Invierno es más Fuguet que el resto o menos Fuguet que el resto, no se sabe. El caso es que es distinta. Se complementa perfecto con la biografía de Gustavo Escanlar (otra versión de ese perfil fue publicada en Los malditos, editada por Leila Guerriero), que a su vez dialoga con un libro como Missing. Invierno es, además, desorbitada. Primero porque está habitada por una sinceridad que desactiva la dictadura de los noventa minutos. Y luego porque una película de casi cinco horas está más cerca de una novela que de un cuento. También es verdad que Invierno se ve mejor en una maratón en Internet, en el televisor o con VLC, como Locaciones. Y que hay momentos en que lo secundario habla de más: por ahí los mundos de Matías Rivas (director de Ediciones UDP), el escritor Juan Pablo Roncone (autor de Hermano ciervo) o el mismo Alberto Fuguet —que aparecen en distintos cameos—, impactan de frente con un espacio como la librería Qué Leo y el director de una agencia de publicidad (Pablo Courard), que Nicolás López ya usó como extra en Aftershock.

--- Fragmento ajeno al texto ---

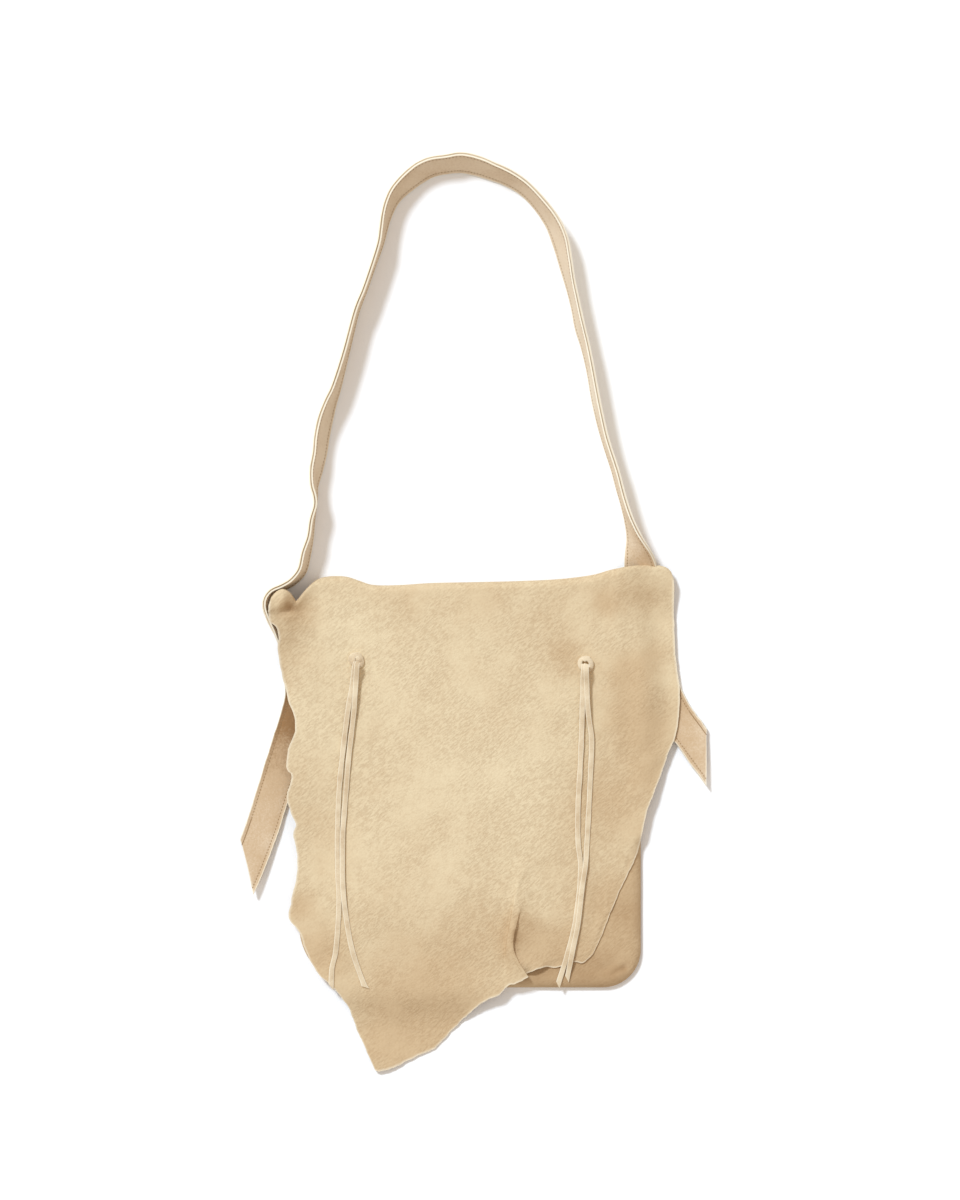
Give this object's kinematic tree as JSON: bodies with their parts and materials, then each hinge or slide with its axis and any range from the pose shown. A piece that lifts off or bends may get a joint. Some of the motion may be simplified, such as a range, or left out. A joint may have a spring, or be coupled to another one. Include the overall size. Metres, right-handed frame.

No es lo único: el protagonista lee a Pavese en una piscina, en su habitación están Flores en las grietas, de Ford, y El pez en el agua, de Vargas Llosa; en Onaciú suena el sonido en directo de Marineros, y con diez años de atraso llega al cine chileno Él Mató a un Policía Motorizado (¡qué bien puesta que está “Más o menos bien”!). Todo bien con la banda sonora, nunca ha sido un asunto pendiente con este director, pero es incomprensible que la música de Heyne no esté en las películas de Fuguet (a pesar de que le dirigió un video). Debería escuchar sus discos. No hay mejores canciones para sus historias que las de ese secreto llamado Shogún.